Cuando estudiaba de niño el Catecismo, los mandamientos de la Ley de Dios eran, quizá, lo primero que había que aprender porque se consideraba que formaban parte del eje central de la doctrina cristiana. Con el transcurrir del tiempo, se fueron produciendo cambios en cuanto a la expresión verbal de los mismos. Dicho sea de paso, los autores de dichos catecismos empleaban muchas veces palabras poco o nada inteligibles para aquellos niños cuya única fuente de cultura era la enciclopedia escolar. Tal es el caso de aquel “no fornicar” del sexto y no “hurtarás” del séptimo. Ya me podréis decir qué podían significar para un niño los conceptos fornicar y hurtar. Quiero centrarme en el segundo de los casos sobre los que estamos hablando, que corresponde precisamente al séptimo mandamiento: no robarás (concepto que se introdujo más tarde para suplantar al de no hurtarás).
Ya hablemos de hurtar o de robar, el diccionario de la lengua nos dice que consiste en apropiarnos de lo ajeno, tanto se haga con violencia o sin ella. Por tanto, se transgrede dicho mandamiento cada vez que me apropio de lo que no es mío porque pertenece a otra persona. Vemos, pues, que aparece una acción directa por parte de la persona que roba o que comete el hurto que nos hace muy fácil saber cuándo existe o no una acción punible o moralmente incorrecta.
Sin embargo, sí que considero muy importante especificar ciertos momentos y situaciones en que no puede aparecer la acción -y menos aún directa- pero, en cambio, el robo o el hurto es tan flagrante como si apareciera.
Está claro que estamos hablando de la propiedad que le puede venir a la persona por cauces diversos y diferentes. De entre todos ellos, me gustaría hacer hincapié en uno de manera especial que está íntimamente relacionado con la justicia. En concreto, cuando a una persona no se le da lo que en justicia le pertenece o se merece significa que le estamos robando. Llegados aquí, entramos en un campo que debiera estar muy claro, pero que en la práctica queda muchas veces bastante oscuro y un tanto viscoso. Nos encontramos, pues, ante una realidad que nos lleva de manera obligada a otra, aunque lo hagamos inconscientemente; me refiero al campo de la ley. Porque, ¿quién es la persona encargada de decir “esto es justo y esto otro no lo es”? Está claro que, para evitar la disparidad de pareceres respecto a la exactitud de la justicia, ponemos la ley como el árbitro más seguro de la misma.

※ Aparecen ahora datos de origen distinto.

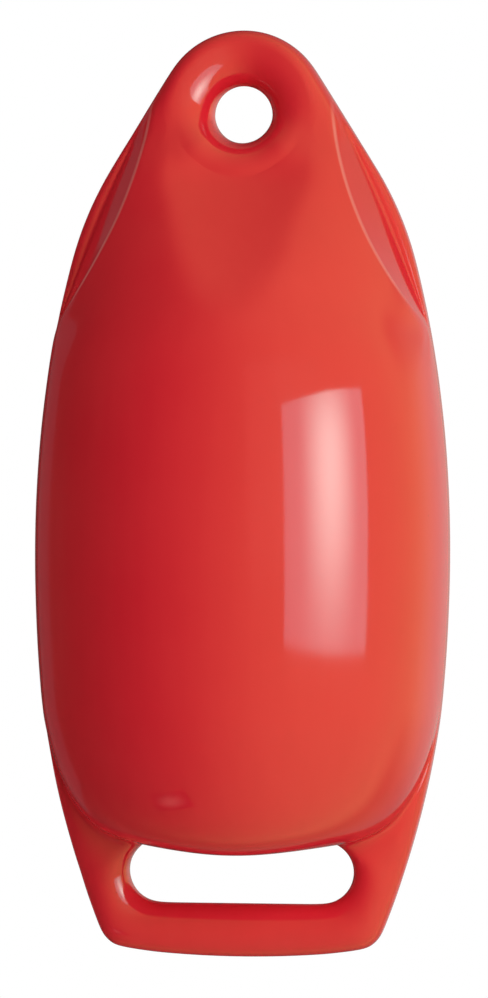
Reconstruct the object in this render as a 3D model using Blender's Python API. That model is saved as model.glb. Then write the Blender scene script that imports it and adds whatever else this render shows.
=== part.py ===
"""Pick-up buoy: one hollow moulding in red plastic, closed all round.

A round barrel is drawn out above into a thick eye for a mooring rope, and below
into two posts and a bar that make a hand loop. Scoops on both sides of the upper
half leave a thin fin along the mould's parting plane.

The rope eye's centre is the origin. X runs across the fin, Y along the eye's
hole and Z up. The front half faces -Y. Only the quarter with x >= 0 and y <= 0
is drawn, as a cage of quads; two mirrors and a subdivision finish it.
Sizes are in millimetres, heights are measured from the lowest point of the
hand loop, and depths from the parting plane.
"""

import math

import bmesh
import bpy

MM = 0.001
EDGE_POWER = 2.2
FIN_EDGE_SHARE = 0.6
HALF = 0.5

# Overall
LENGTH = 340.0
BARREL_RADIUS = 76.2
BARREL_HEIGHT = 150.0
UPPER_SIDE_CURVE = 440.0
LOWER_SIDE_CURVE = 580.0

# Shoulder and flank, seen from the front
SHOULDER_CURVE = 120.0
FLANK_ANGLE = math.radians(32.0)

# Rope eye
EYE_RADIUS = 31.0
EYE_THICKNESS = 30.0
HOLE_RADIUS = 10.6
CREST_RADIUS = 24.6
LOWER_CREST = 22.5
BOWL_POWER = 2.1
RIM_POWER = 2.3

# Front taper from the barrel to the eye
TAPER_ANGLE = math.radians(40.0)
TAPER_TOP = 304.0
TAPER_BLEND = 30.0
NECK_BLEND = 9.0
SQUARE_START = 275.0
ROUND_POWER = 2.0
WEDGE_POWER = 1.8
WEDGE_RISE = (215.0, 245.0)
SQUARE_POWER = 2.4
SQUARE_RISE = (265.0, 300.0)

# Side scoops and the fin between them
FIN_THICKNESS = 13.0
FIN_ROUNDING = 4.0
FIN_EDGE_COLUMN = 0.3
RIDGE_HALF_WIDTH = 32.4
RIDGE_CURVE = 143.0
RIDGE_TOP = 325.0
WALL_SHARE = 0.62
RIDGE_MARGIN = 0.5
RIDGE_SOFTNESS = 3.0
FOOT_SOFTNESS = 0.3
FIN_FADE_START = 300.0
FIN_FADE_END = 316.0
ROUND_TOP = 208.0
SCOOP_BOTTOM = 236.0

# Nearly flat tongue cut in the front below the eye
TONGUE_ANGLE = math.radians(37.8)
TONGUE_HEIGHT = 284.0
TONGUE_DEPTH = 24.9
TONGUE_DISH = 2.0
TONGUE_HALF_WIDTH = 23.5
TONGUE_EDGE = 2.0
SHELF_BLEND = 5.0

# Underside of the barrel
KINK_HEIGHT = 89.0
CORNER_RADIUS_POINT = 64.5
FLOOR_HEIGHT = 43.2
FLOOR_RADIUS = 38.5

# Posts and bar of the hand loop
POST_THICKNESS = 18.5
POST_ROUNDING = 8.0
POST_EDGE_SHARE = 0.75
POST_EDGE_POWER = 1.6
POST_EDGE_ANGLE = math.radians(9.0)
POST_EDGE_CURVE = 400.0
LOOP_CORNER_RADIUS = 12.0
LOOP_CORNER_ANGLES = (36.0, 70.0)
LOOP_SQUARENESS = 0.75
EDGE_HEIGHTS = (35.0, 27.5, 20.5)
BAR_BOW_RADIUS = 370.0
SLOT_END_RADIUS = 11.8
SLOT_HALF_WIDTH = 41.5
BAR_HEIGHT = 19.6
CREASE_DEPTH_MIN = 5.0
ROOT_ROUNDING = 4.0

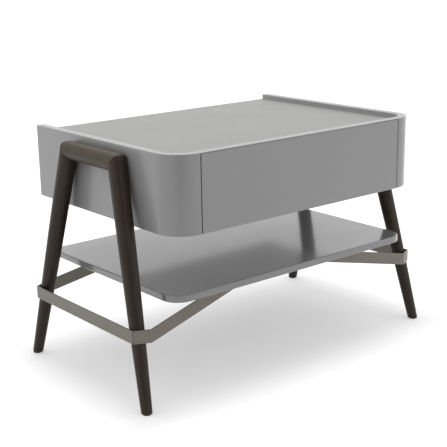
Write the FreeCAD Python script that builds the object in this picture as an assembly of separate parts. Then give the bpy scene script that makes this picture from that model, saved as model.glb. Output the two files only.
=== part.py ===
"""Low lacquered table: a box with one drawer, hung between two round-legged trestles, over a shelf.

Millimetres. X runs to the right, -Y to the front, +Z up. The origin is on the floor, under the
centre of the table. Left pieces are drawn at -X; the right ones are their mirror images.
"""
import FreeCAD, Part
import math
import os

Vector = FreeCAD.Vector

# ---- driving dimensions: the box -------------------------------------------------------------
CASE_WIDTH = 1000.0
CASE_DEPTH = 730.0
CASE_BOTTOM = 511.0            # underside of the box above the floor
TOP_SURFACE = 725.5            # the surface that things stand on
RIM_TOP = 742.0                # raised edge on the left, the front and the right
RIM_EDGE = 3.0                 # height of the rim's thin front edge above the drawer
WALL = 28.0                    # side panels and rim
CORNER_RADIUS = 88.0           # outside radius of the two front corners
BOARD = 18.0                   # top, bottom and inner uprights
BACK_BOARD = 12.0
BACK_INSET = 4.0
UPRIGHT_SETBACK = 3.0          # the uprights start this far behind the front corners' ends
SIDE_GAP = 3.0                 # shadow gap left and right of the drawer front
RIM_GAP = 0.8                  # and between it and the rim
FINGER_ROOM = 25.0             # how far the bottom board stands back behind the drawer front

# ---- driving dimensions: the drawer and its runners -------------------------------------------
FRONT_WIDTH = 810.0
FRONT_THICK = 22.0
FINGER_GROOVE = 10.0           # depth of the groove behind the front's lower edge
FINGER_GROOVE_HEIGHT = 22.0
BOX_SIDE = 15.0                # drawer side and back
BOX_DEPTH = 610.0
BOX_LOW = 541.0
BOX_HIGH = 686.0
BOX_FLOOR = 8.0
BOX_FLOOR_LIFT = 8.0           # from the sides' lower edge to the floor panel
GROOVE_DEPTH = 6.0
RUNNER_SPACE = 12.7            # between upright and drawer side
RUNNER_LENGTH = 550.0
RUNNER_HEIGHT = 600.0          # height of the runners' centre line
RUNNER_SHEET = 1.2

# ---- driving dimensions: trestles, straps and shelf -------------------------------------------
FOOT_X, FOOT_Y = 580.0, 310.0  # where a leg's axis meets the floor
RAIL_X, RAIL_Y, RAIL_Z = 525.0, 130.0, 697.0   # where it meets the top rail's axis
LEG_RADIUS_FOOT = 16.4
LEG_RADIUS_MIDDLE = 24.2
RAIL_RADIUS = 28.0
ELBOW_RADIUS = 30.5            # how far the rounded corner of the mitre stands out
GLIDE_HEIGHT = 3.0
GLIDE_RADIUS = 13.0

STRAP_LOW, STRAP_HIGH = 202.0, 242.5
STRAP_THICK = 4.0
STRAP_CORNER = (588.5, 268.0)  # first bend, outside a leg
STRAP_KINK = (541.0, 291.0)    # second bend, in front of or behind a leg
STRAP_TURN_IN = 0.12           # y per x of the run towards the shelf
STRAP_RISE = 0.212             # z per x of the same run
STRAP_END_LOW = 284.0          # height of its lower edge at its inner end
STRAP_SEAM = 0.5
FLANGE_WIDTH = 26.0
FLANGE_LENGTH = 90.0

SHELF_HALF_WIDTH = 490.0
SHELF_HALF_DEPTH = 337.5
SHELF_LOW, SHELF_HIGH = 311.0, 333.0
SHELF_CORNER = 60.0

# ---- fasteners -------------------------------------------------------------------------------
CLEARANCE = 0.05               # radial room of a glued or screwed fastener in its hole
BOLT_RADIUS = 3.0
INSERT_RADIUS = 5.0
BOLT_SPREAD = 75.0             # trestle bolts stand at this distance either side of the centre
DOWEL_RADIUS = 5.0
DOWEL_LENGTH = 40.0
SCREW_RADIUS = 2.0
SCREW_HEAD_RADIUS = 4.0
STANDOFF = 1.5                 # between the box and the flat planed on each trestle

# ---- worked out from the above ----------------------------------------------------------------
HALF = CASE_WIDTH / 2
FRONT_Y = -CASE_DEPTH / 2
REAR_Y = CASE_DEPTH / 2
INNER = HALF - WALL            # inner face of a side panel
INNER_Y = FRONT_Y + WALL       # rear face of the front rim
RETURN_X = FRONT_WIDTH / 2 + SIDE_GAP
UPRIGHT_X = RETURN_X + 0.5     # inner face of an upright, which carries a runner
BOX_HALF = UPRIGHT_X - RUNNER_SPACE
FRONT_BACK_Y = FRONT_Y + FRONT_THICK
BACK_Y = REAR_Y - BACK_INSET - BACK_BOARD


def box(low, high):
    """A box from its lowest to its highest corner."""
    low, high = Vector(*low), Vector(*high)
    size = high - low
    return Part.makeBox(size.x, size.y, size.z, low)


def prism(points, height):
    """A closed plane outline, pushed along a vector."""
    wire = Part.makePolygon([Vector(*p) for p in points] + [Vector(*points[0])])
    return Part.Face(wire).extrude(Vector(*height))


def cylinder(radius, start, end):
    """A round bar from one point to another."""
    start, end = Vector(*start), Vector(*end)
    return Part.makeCylinder(radius, (end - start).Length, start, end - start)


def mirror_x(shape):
    return shape.mirror(Vector(0, 0, 0), Vector(1, 0, 0))


def mirror_y(shape):
    return shape.mirror(Vector(0, 0, 0), Vector(0, 1, 0))


def mirror_pair(name, shape):
    """The drawn left piece and its right mirror image."""
    return {f"{name}_left": shape, f"{name}_right": mirror_x(shape)}


def four(shapes):
    """Solids drawn for the front left, repeated at all four corners."""
    left = shapes + [mirror_y(shape) for shape in shapes]
    return left + [mirror_x(shape) for shape in left]


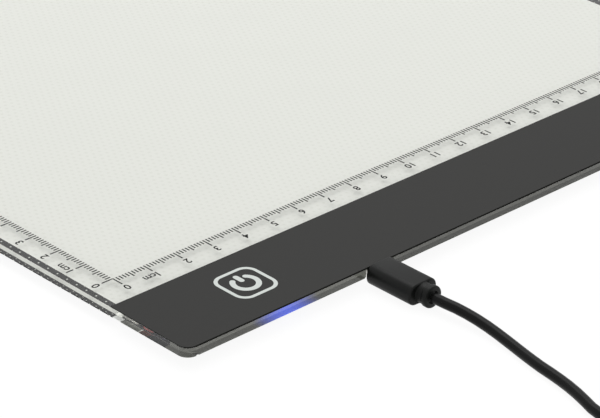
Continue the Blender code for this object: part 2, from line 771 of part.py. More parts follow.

Así las cosas, me vienen a la mente dos aspectos que tienen que ver con todo esto, ¡y mucho, por cierto! Por un lado, una pregunta o dos, mejor dicho: ¿realmente todo lo legal es justo? ¿Siempre lo justo está recogido en la ley? Por tanto, no podemos aducir la ley en todo momento como el único criterio en cuanto al cumplimiento de nuestros deberes para con los demás, entre ellos el de lo que es suyo y le pertenece; cosa que en muchos casos está por encima e incluso fuera de la ley.
Por ello, el segundo aspecto que no debiéramos perder nunca de vista es el de la conciencia. Malo cuando queremos acallar nuestra conciencia con lo que dice la ley. Tal es el caso de las relaciones laborales. “Yo ya cumplo con lo que manda la ley”, dicen algunos. La respuesta es muy sencilla: “Sabes muy bien –si es que te quieres enterar– que dicha ley a la cual te refieres es injusta a todas las luces”. Por tanto estaríamos ante un flagrante caso de hurto o robo encubierto de funciones o de dinero de una persona en concreto. Por ello, el robo o el hurto va mucho más allá de la sustracción directa de una cosa.